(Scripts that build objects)
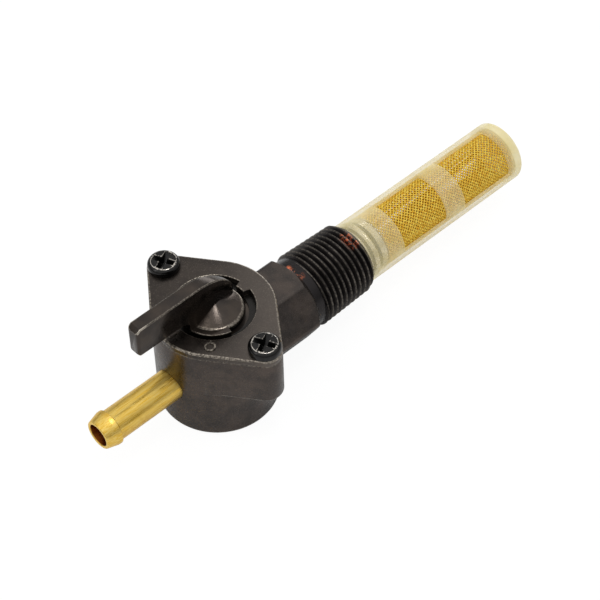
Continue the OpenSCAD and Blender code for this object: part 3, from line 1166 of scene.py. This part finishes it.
def brass_finish():
    """Turned brass, polished along its length and tarnished inside its bore."""
    look = Finish("turned_brass")
    streak = look.noise(0.28, detail=3, stretch=(14, 1, 1))
    cloud = look.noise(2.2, detail=3)
    colour = look.mix(look.spread(streak, 0.3, 0.7), (0.84, 0.52, 0.07), (0.96, 0.70, 0.20))
    colour = look.mix(look.spread(cloud, 0.5, 0.75, 0, 0.35), colour, (0.66, 0.34, 0.03))
    across = look.vector_math("MULTIPLY", look.offset(), (0, 1, 1))
    from_axis = look.vector_math("LENGTH", across)
    bore = look.spread(from_axis, TUBE_BORE_R + 0.12, TUBE_BORE_R + 0.02)
    colour = look.mix(bore, colour, TARNISH)
    look.set(base_color=colour, metallic=1.0, roughness=look.spread(streak, 0.3, 0.7, 0.26, 0.38))
    look.bump(streak, 0.012, 0.3)
    return look


def nylon_finish():
    """Milky translucent nylon, denser where it is thick or seen edge on, with a faint painted
    glow.
    """
    look = Finish("milky_nylon")
    cloud = look.noise(4.0, detail=3)
    colour = look.mix(look.spread(cloud, 0.35, 0.7), (0.83, 0.72, 0.36), (0.91, 0.83, 0.52))
    look.set(base_color=colour, roughness=look.spread(look.noise(1.0), 0.3, 0.7, 0.28, 0.42))
    look.bump(look.noise(1.6, detail=2), 0.06, 0.4)
    density = look.spread(look.facing(), 0.15, 0.95, 0.2, 0.6)
    along = look.separate("X")
    collar = place((NOSE_END, 0, 0)).x / MM
    end = place((FILTER_END, 0, 0)).x / MM
    at_collar = look.spread(along, collar + 1.5, collar - 1.0, 0, 0.25)
    at_end = look.spread(along, end - 3.0, end - 2.0, 0, 0.75)
    density = look.math("MAXIMUM", density, look.math("MAXIMUM", at_collar, at_end))
    # The weak emission is a painted glow that stands in for light scattered through the wall.
    look.set(alpha=density, emission_color=colour, emission_strength=0.1)
    return look


def gauze_finish():
    """Bright drawn brass wire with small differences from wire to wire."""
    look = Finish("brass_gauze_wire")
    share = look.spread(look.noise(0.6, detail=2), 0.35, 0.65)
    colour = look.mix(share, (0.84, 0.50, 0.03), (1.0, 0.76, 0.12))
    rough = look.spread(look.noise(0.9), 0.3, 0.7, 0.6, 0.75)
    look.set(base_color=colour, metallic=0.3, roughness=rough)
    return look


def rubber_finish():
    """Matt nitrile rubber with moulding grain."""
    look = Finish("nitrile")
    colour = look.mix(look.noise(1.5, detail=3), (0.014, 0.014, 0.015), (0.034, 0.033, 0.033))
    look.set(base_color=colour, roughness=look.spread(look.noise(0.7), 0.3, 0.7, 0.6, 0.8))
    look.bump(look.noise(0.2, detail=3), 0.02, 0.4)
    return look


def spring_finish():
    """Brushed spring steel, near black: partly the steel's own dark colour, partly painted shade
    for its place under the cover.
    """
    look = Finish("brushed_spring_steel")
    grain = look.noise(0.15, detail=3, stretch=(8, 1, 1))
    # Near-black colour: partly the steel's own, partly painted shade under the cover plate.
    colour = look.mix(grain, (0.02, 0.019, 0.018), (0.05, 0.047, 0.044))
    look.set(base_color=colour, metallic=1.0, roughness=look.spread(grain, 0.3, 0.7, 0.25, 0.4))
    look.bump(grain, 0.01, 0.3)
    return look


def carry_over(node, material):
    """Gives a CAD node that is shown as it is a procedural material."""
    piece = frame["nodes"][node]
    if not piece.material_slots:
        piece.data.materials.append(material)
    for slot in piece.material_slots:
        slot.material = material


# ---- Stage ----

def make_floor():
    """Plain pale floor under the body."""
    size = 6.0
    level = (BODY_BOTTOM - 0.02) * MM
    mesh = bpy.data.meshes.new("floor")
    square = [(-size, -size), (size, -size), (size, size), (-size, size)]
    mesh.from_pydata([(x, y, level) for x, y in square], [], [(0, 1, 2, 3)])
    floor = bpy.data.objects.new("floor", mesh)
    bpy.context.scene.collection.objects.link(floor)
    look = Finish("pale_floor")
    colour = look.mix(look.noise(40.0, detail=2), (0.84, 0.84, 0.84), (0.87, 0.87, 0.87))
    look.set(base_color=colour, roughness=0.85)
    whiten_for_camera(look)
    mesh.materials.append(look.material)


def whiten_for_camera(look):
    """Lets the camera see a near-white floor, while reflections keep its true shade."""
    glow = look.nodes.new("ShaderNodeEmission")
    glow.inputs["Strength"].default_value = 1.06
    path = look.nodes.new("ShaderNodeLightPath")
    blend = look.nodes.new("ShaderNodeMixShader")
    share = look.math("MULTIPLY", path.outputs["Is Camera Ray"], 0.88)
    look.link(share, blend.inputs[0])
    look.link(look.surface.outputs[0], blend.inputs[1])
    look.link(glow.outputs[0], blend.inputs[2])
    look.link(blend.outputs[0], look.nodes["Material Output"].inputs["Surface"])


def make_world():
    """Soft room light: bright overhead, dimmer low down."""
    world = bpy.data.worlds.new("soft_room")
    bpy.context.scene.world = world
    world.use_nodes = True
    nodes = world.node_tree.nodes
    links = world.node_tree.links
    coordinates = nodes.new("ShaderNodeTexCoord")
    split = nodes.new("ShaderNodeSeparateXYZ")
    ramp = nodes.new("ShaderNodeValToRGB")
    ramp.color_ramp.elements[0].position = 0.0
    ramp.color_ramp.elements[0].color = (0.21, 0.21, 0.212, 1)
    ramp.color_ramp.elements[1].position = 0.8
    ramp.color_ramp.elements[1].color = (1.0, 1.0, 1.0, 1)
    links.new(coordinates.outputs["Generated"], split.inputs[0])
    links.new(split.outputs["Z"], ramp.inputs["Fac"])
    links.new(ramp.outputs["Color"], nodes["Background"].inputs["Color"])
    nodes["Background"].inputs["Strength"].default_value = 0.9


def area_light(name, azimuth, elevation, distance, size, brightness):
    """Soft light aimed at the lever axis, with its azimuth from +X and surface brightness."""
    data = bpy.data.lights.new(name, "AREA")
    data.shape = "RECTANGLE"
    data.size, data.size_y = size
    data.energy = brightness * math.pi * size[0] * size[1]
    light = bpy.data.objects.new(name, data)
    bpy.context.scene.collection.objects.link(light)
    towards = direction(azimuth, elevation)
    light.location = towards * distance
    light.rotation_mode = "QUATERNION"
    light.rotation_quaternion = towards.to_track_quat("Z", "Y")


def direction(azimuth, elevation):
    """Unit vector towards an azimuth from +X and an elevation, both in degrees."""
    a = math.radians(azimuth)
    e = math.radians(elevation)
    return Vector((math.cos(a) * math.cos(e), math.sin(a) * math.cos(e), math.sin(e)))


def make_lights():
    area_light("overhead", -92, 80, 0.6, (0.13, 0.13), 9.0)
    area_light("back", 32, 16, 0.8, (0.4, 0.22), 2.4)
    area_light("left", 165, 35, 0.8, (0.2, 0.4), 1.5)


def make_camera():
    """Camera above the spigot's end, on the -Y side."""
    azimuth = -132.06
    elevation = 48.57
    roll = -1.458
    distance = 409.85
    aim = (22.2, -1.69, 0)
    data = bpy.data.cameras.new("camera")
    data.lens = 115.24
    data.sensor_width = 36
    data.clip_start = 0.01
    data.clip_end = 50
    camera = bpy.data.objects.new("camera", data)
    bpy.context.scene.collection.objects.link(camera)
    back = direction(azimuth, elevation)
    camera.location = place(aim) + back * distance * MM
    camera.rotation_mode = "QUATERNION"
    tilt = Matrix.Rotation(math.radians(roll), 3, "Z").to_quaternion()
    camera.rotation_quaternion = back.to_track_quat("Z", "Y") @ tilt
    bpy.context.scene.camera = camera


# ---- Assembly ----

def build_pieces():
    """Builds every piece, with its material, its body and the CAD node it stands for."""
    body_look = body_finish()
    thread_look = thread_finish()
    add_copper(body_look, [
        ((21.9, 1.5, 8.2), 1.0, 1.0),
        ((22.0, 0.1, 8.2), 0.8, 0.9),
        ((22.1, -1.9, 8.0), 1.5, 0.3),
    ])
    add_copper(thread_look, [
        ((36.7, -0.8, 8.3), 2.0, 1.0),
        ((36.8, -2.8, 7.8), 2.0, 1.0),
    ])
    finish_piece(make_body(), body_look.material, "tap_body", "valve_body")
    finish_piece(make_thread(), thread_look.material, "tap_body", "valve_body")
    finish_piece(make_cover(), cover_finish().material, "tap_body", "cover_plate")
    finish_piece(make_lever(), lever_finish().material, "lever", "lever")
    steel = screw_finish().material
    for side in (-1, 1):
        finish_piece(make_screw(side), steel, "tap_body", "cover_screws")
    brass = brass_finish().material
    finish_piece(make_spigot(), brass, "tap_body", "outlet_spigot")
    nylon = nylon_finish().material
    finish_piece(make_filter_frame(), nylon, "tap_body", "filter_frame")
    wires = gauze_finish().material
    finish_piece(make_gauze(), wires, "tap_body", "filter_mesh", sharp=180)
    carry_over("standpipe", brass)
    rubber = rubber_finish().material
    carry_over("rotor_o_ring", rubber)
    carry_over("seat_gasket", rubber)
    carry_over("wave_spring", spring_finish().material)


build_pieces()
make_floor()
make_world()
make_lights()
make_camera()
bpy.context.scene.view_settings.view_transform = "Standard"
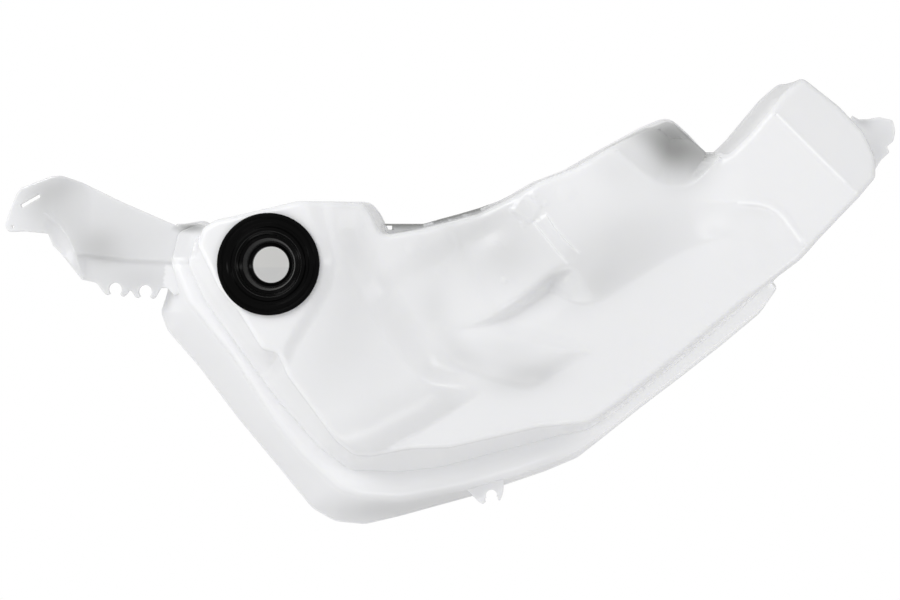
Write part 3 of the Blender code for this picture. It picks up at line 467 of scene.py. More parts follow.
def backHeight(points):
    t = tankShape
    points = np.asarray(points, float)
    tub = insideDistance(outlines["tub"], points)
    inset = np.maximum(tub - t["seam"] * 2, 0)
    reach = 1 - np.clip(inset / t["backRounding"], 0, 1)
    height = t["parting"] * (1 - np.sqrt(1 - reach ** 2))
    across = points[:, 0] - pocket["x"]
    hollow = np.sqrt(np.maximum(pocket["radius"] ** 2 - across ** 2, 0))
    hollow *= smooth((pocket["endY"] - points[:, 1]) / pocket["endSlope"] + 0.5)
    lip = t["seam"] * rise(tub, 0, 0.3)
    return np.where(tub >= 0, np.minimum(np.maximum(height, hollow), t["parting"] - lip), t["parting"])


# Surfaces over a plan

def hexGrid(low, high, spacing):
    rowHeight = spacing * math.sqrt(3) / 2
    rows = np.arange(int((high[1] - low[1]) / rowHeight) + 1)
    columns = np.arange(int((high[0] - low[0]) / spacing) + 1)
    x, row = np.meshgrid(columns * spacing, rows)
    return np.stack((low[0] + x + (row % 2) * spacing / 2, low[1] + row * rowHeight), 2).reshape(-1, 2)


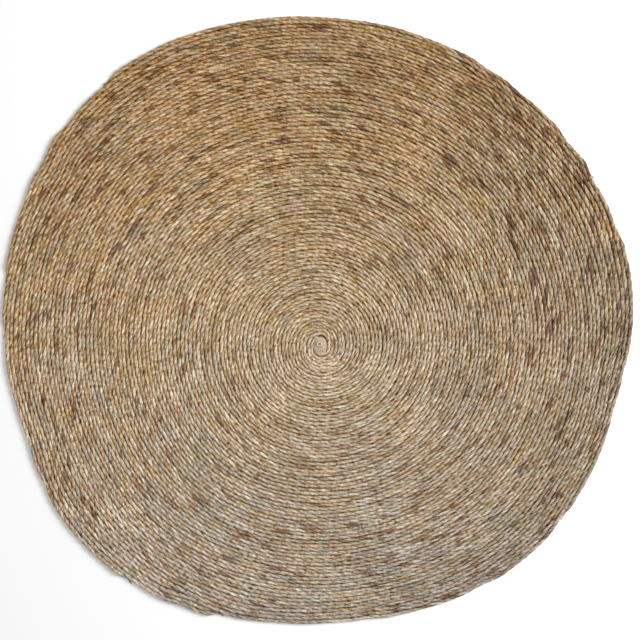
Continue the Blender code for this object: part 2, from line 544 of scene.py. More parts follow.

§ **Required work**
In the data above, find the line that contains "Write part 3" and the line that contains "# Surfaces over a plan". Repeat exactly those lines and every line between them, and only those.

§ **Output for this exercise**
Write part 3 of the Blender code for this picture. It picks up at line 467 of scene.py. More parts follow.
def backHeight(points):
    t = tankShape
    points = np.asarray(points, float)
    tub = insideDistance(outlines["tub"], points)
    inset = np.maximum(tub - t["seam"] * 2, 0)
    reach = 1 - np.clip(inset / t["backRounding"], 0, 1)
    height = t["parting"] * (1 - np.sqrt(1 - reach ** 2))
    across = points[:, 0] - pocket["x"]
    hollow = np.sqrt(np.maximum(pocket["radius"] ** 2 - across ** 2, 0))
    hollow *= smooth((pocket["endY"] - points[:, 1]) / pocket["endSlope"] + 0.5)
    lip = t["seam"] * rise(tub, 0, 0.3)
    return np.where(tub >= 0, np.minimum(np.maximum(height, hollow), t["parting"] - lip), t["parting"])


# Surfaces over a plan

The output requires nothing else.